▶ Task to complete: Give back the entire listing verbatim.

▶ Data block:
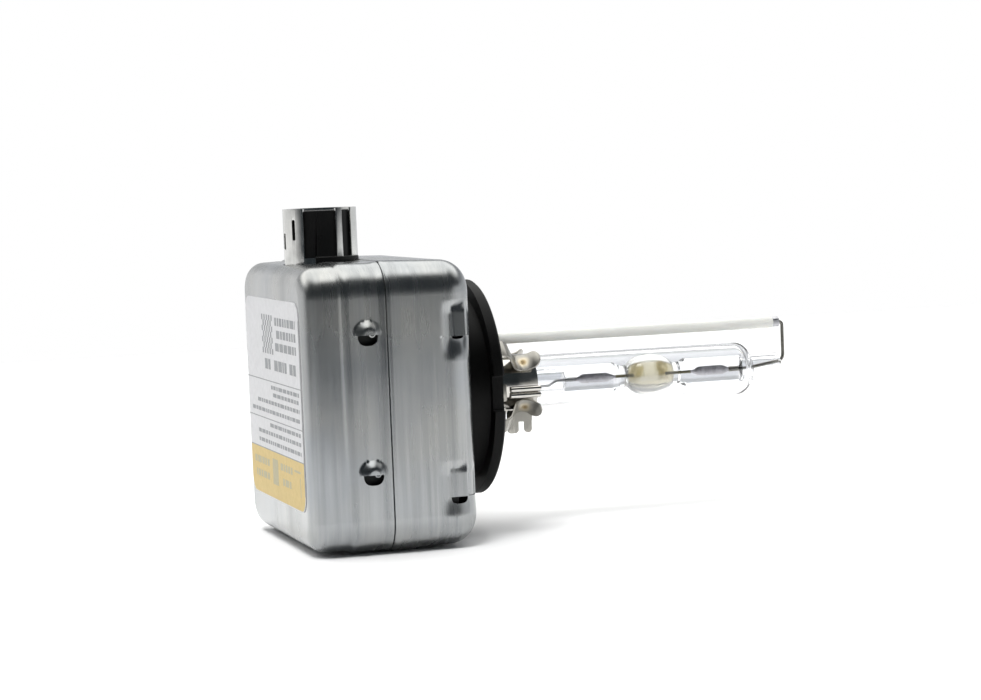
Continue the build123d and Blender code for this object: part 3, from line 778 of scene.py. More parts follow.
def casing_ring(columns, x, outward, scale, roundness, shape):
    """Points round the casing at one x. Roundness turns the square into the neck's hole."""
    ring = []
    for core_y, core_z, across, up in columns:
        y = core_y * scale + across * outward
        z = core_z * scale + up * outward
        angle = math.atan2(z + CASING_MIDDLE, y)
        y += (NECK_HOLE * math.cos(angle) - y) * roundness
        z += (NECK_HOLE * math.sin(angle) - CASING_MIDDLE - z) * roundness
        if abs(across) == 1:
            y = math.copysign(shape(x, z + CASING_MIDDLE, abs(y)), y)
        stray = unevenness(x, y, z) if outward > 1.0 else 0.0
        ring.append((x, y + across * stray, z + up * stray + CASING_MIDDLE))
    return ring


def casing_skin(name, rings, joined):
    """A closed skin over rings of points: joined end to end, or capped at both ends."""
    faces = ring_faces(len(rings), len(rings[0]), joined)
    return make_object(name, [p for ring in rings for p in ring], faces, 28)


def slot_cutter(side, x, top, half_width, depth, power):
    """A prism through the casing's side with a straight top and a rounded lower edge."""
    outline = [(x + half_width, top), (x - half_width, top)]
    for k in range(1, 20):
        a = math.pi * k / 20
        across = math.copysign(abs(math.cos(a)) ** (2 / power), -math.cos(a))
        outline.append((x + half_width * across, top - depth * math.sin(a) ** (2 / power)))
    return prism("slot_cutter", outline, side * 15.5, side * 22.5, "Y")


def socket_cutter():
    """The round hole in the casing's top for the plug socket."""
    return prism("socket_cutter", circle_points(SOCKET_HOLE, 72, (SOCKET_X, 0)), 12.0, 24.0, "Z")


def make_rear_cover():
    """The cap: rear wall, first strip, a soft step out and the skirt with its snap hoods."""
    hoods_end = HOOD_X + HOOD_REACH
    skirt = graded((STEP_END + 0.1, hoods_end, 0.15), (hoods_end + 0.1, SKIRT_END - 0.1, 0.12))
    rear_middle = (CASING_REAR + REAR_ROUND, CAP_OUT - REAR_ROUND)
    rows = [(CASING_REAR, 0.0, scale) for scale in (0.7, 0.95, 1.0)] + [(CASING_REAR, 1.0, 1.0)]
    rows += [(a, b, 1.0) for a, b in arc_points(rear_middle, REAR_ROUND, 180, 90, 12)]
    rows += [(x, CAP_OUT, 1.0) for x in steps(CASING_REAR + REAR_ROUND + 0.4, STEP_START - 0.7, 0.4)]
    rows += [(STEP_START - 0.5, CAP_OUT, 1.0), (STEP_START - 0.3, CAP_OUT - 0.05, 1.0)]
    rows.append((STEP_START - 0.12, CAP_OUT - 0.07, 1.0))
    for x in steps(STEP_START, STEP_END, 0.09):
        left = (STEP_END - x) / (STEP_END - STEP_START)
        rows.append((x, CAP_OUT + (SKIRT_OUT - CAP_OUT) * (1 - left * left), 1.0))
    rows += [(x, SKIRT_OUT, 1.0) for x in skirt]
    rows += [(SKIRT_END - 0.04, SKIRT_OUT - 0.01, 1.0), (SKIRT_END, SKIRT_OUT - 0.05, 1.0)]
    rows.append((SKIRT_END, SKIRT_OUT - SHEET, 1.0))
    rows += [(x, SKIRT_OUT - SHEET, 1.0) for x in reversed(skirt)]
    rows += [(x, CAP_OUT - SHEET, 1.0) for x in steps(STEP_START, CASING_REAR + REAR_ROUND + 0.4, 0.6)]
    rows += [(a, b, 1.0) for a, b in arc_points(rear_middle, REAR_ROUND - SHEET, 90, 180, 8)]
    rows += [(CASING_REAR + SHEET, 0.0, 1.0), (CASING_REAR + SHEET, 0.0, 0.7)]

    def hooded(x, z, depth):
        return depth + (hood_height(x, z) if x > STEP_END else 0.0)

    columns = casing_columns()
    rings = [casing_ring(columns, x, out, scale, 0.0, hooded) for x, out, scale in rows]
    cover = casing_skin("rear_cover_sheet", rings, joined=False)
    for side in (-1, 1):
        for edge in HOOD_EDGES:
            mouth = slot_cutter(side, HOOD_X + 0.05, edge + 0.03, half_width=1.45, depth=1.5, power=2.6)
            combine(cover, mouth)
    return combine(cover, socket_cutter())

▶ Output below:
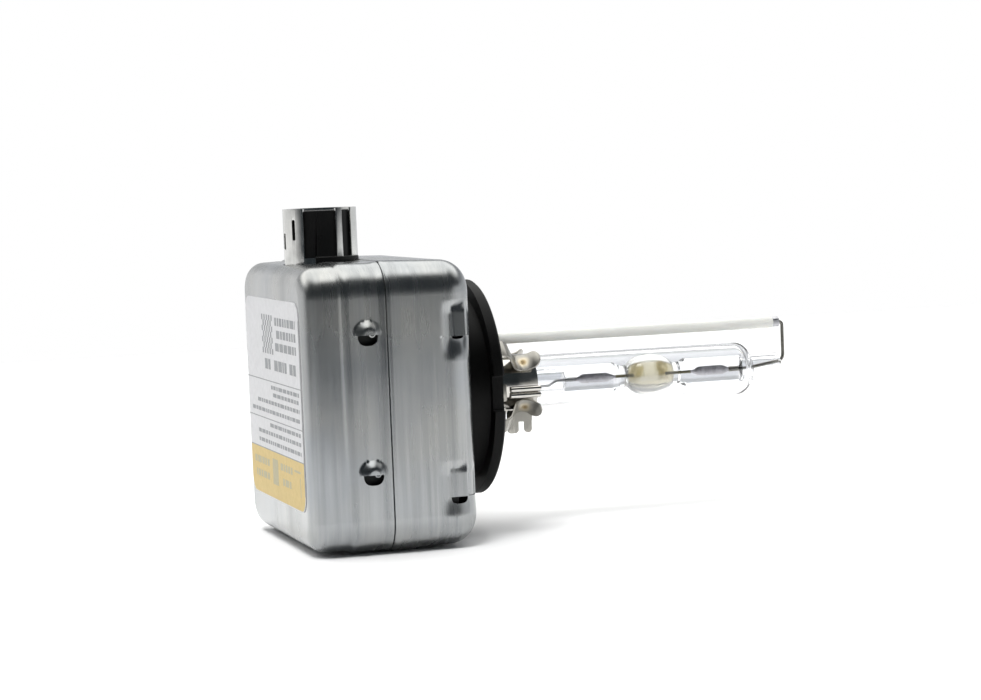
Continue the build123d and Blender code for this object: part 3, from line 778 of scene.py. More parts follow.
def casing_ring(columns, x, outward, scale, roundness, shape):
    """Points round the casing at one x. Roundness turns the square into the neck's hole."""
    ring = []
    for core_y, core_z, across, up in columns:
        y = core_y * scale + across * outward
        z = core_z * scale + up * outward
        angle = math.atan2(z + CASING_MIDDLE, y)
        y += (NECK_HOLE * math.cos(angle) - y) * roundness
        z += (NECK_HOLE * math.sin(angle) - CASING_MIDDLE - z) * roundness
        if abs(across) == 1:
            y = math.copysign(shape(x, z + CASING_MIDDLE, abs(y)), y)
        stray = unevenness(x, y, z) if outward > 1.0 else 0.0
        ring.append((x, y + across * stray, z + up * stray + CASING_MIDDLE))
    return ring


def casing_skin(name, rings, joined):
    """A closed skin over rings of points: joined end to end, or capped at both ends."""
    faces = ring_faces(len(rings), len(rings[0]), joined)
    return make_object(name, [p for ring in rings for p in ring], faces, 28)


def slot_cutter(side, x, top, half_width, depth, power):
    """A prism through the casing's side with a straight top and a rounded lower edge."""
    outline = [(x + half_width, top), (x - half_width, top)]
    for k in range(1, 20):
        a = math.pi * k / 20
        across = math.copysign(abs(math.cos(a)) ** (2 / power), -math.cos(a))
        outline.append((x + half_width * across, top - depth * math.sin(a) ** (2 / power)))
    return prism("slot_cutter", outline, side * 15.5, side * 22.5, "Y")


def socket_cutter():
    """The round hole in the casing's top for the plug socket."""
    return prism("socket_cutter", circle_points(SOCKET_HOLE, 72, (SOCKET_X, 0)), 12.0, 24.0, "Z")


def make_rear_cover():
    """The cap: rear wall, first strip, a soft step out and the skirt with its snap hoods."""
    hoods_end = HOOD_X + HOOD_REACH
    skirt = graded((STEP_END + 0.1, hoods_end, 0.15), (hoods_end + 0.1, SKIRT_END - 0.1, 0.12))
    rear_middle = (CASING_REAR + REAR_ROUND, CAP_OUT - REAR_ROUND)
    rows = [(CASING_REAR, 0.0, scale) for scale in (0.7, 0.95, 1.0)] + [(CASING_REAR, 1.0, 1.0)]
    rows += [(a, b, 1.0) for a, b in arc_points(rear_middle, REAR_ROUND, 180, 90, 12)]
    rows += [(x, CAP_OUT, 1.0) for x in steps(CASING_REAR + REAR_ROUND + 0.4, STEP_START - 0.7, 0.4)]
    rows += [(STEP_START - 0.5, CAP_OUT, 1.0), (STEP_START - 0.3, CAP_OUT - 0.05, 1.0)]
    rows.append((STEP_START - 0.12, CAP_OUT - 0.07, 1.0))
    for x in steps(STEP_START, STEP_END, 0.09):
        left = (STEP_END - x) / (STEP_END - STEP_START)
        rows.append((x, CAP_OUT + (SKIRT_OUT - CAP_OUT) * (1 - left * left), 1.0))
    rows += [(x, SKIRT_OUT, 1.0) for x in skirt]
    rows += [(SKIRT_END - 0.04, SKIRT_OUT - 0.01, 1.0), (SKIRT_END, SKIRT_OUT - 0.05, 1.0)]
    rows.append((SKIRT_END, SKIRT_OUT - SHEET, 1.0))
    rows += [(x, SKIRT_OUT - SHEET, 1.0) for x in reversed(skirt)]
    rows += [(x, CAP_OUT - SHEET, 1.0) for x in steps(STEP_START, CASING_REAR + REAR_ROUND + 0.4, 0.6)]
    rows += [(a, b, 1.0) for a, b in arc_points(rear_middle, REAR_ROUND - SHEET, 90, 180, 8)]
    rows += [(CASING_REAR + SHEET, 0.0, 1.0), (CASING_REAR + SHEET, 0.0, 0.7)]

    def hooded(x, z, depth):
        return depth + (hood_height(x, z) if x > STEP_END else 0.0)

    columns = casing_columns()
    rings = [casing_ring(columns, x, out, scale, 0.0, hooded) for x, out, scale in rows]
    cover = casing_skin("rear_cover_sheet", rings, joined=False)
    for side in (-1, 1):
        for edge in HOOD_EDGES:
            mouth = slot_cutter(side, HOOD_X + 0.05, edge + 0.03, half_width=1.45, depth=1.5, power=2.6)
            combine(cover, mouth)
    return combine(cover, socket_cutter())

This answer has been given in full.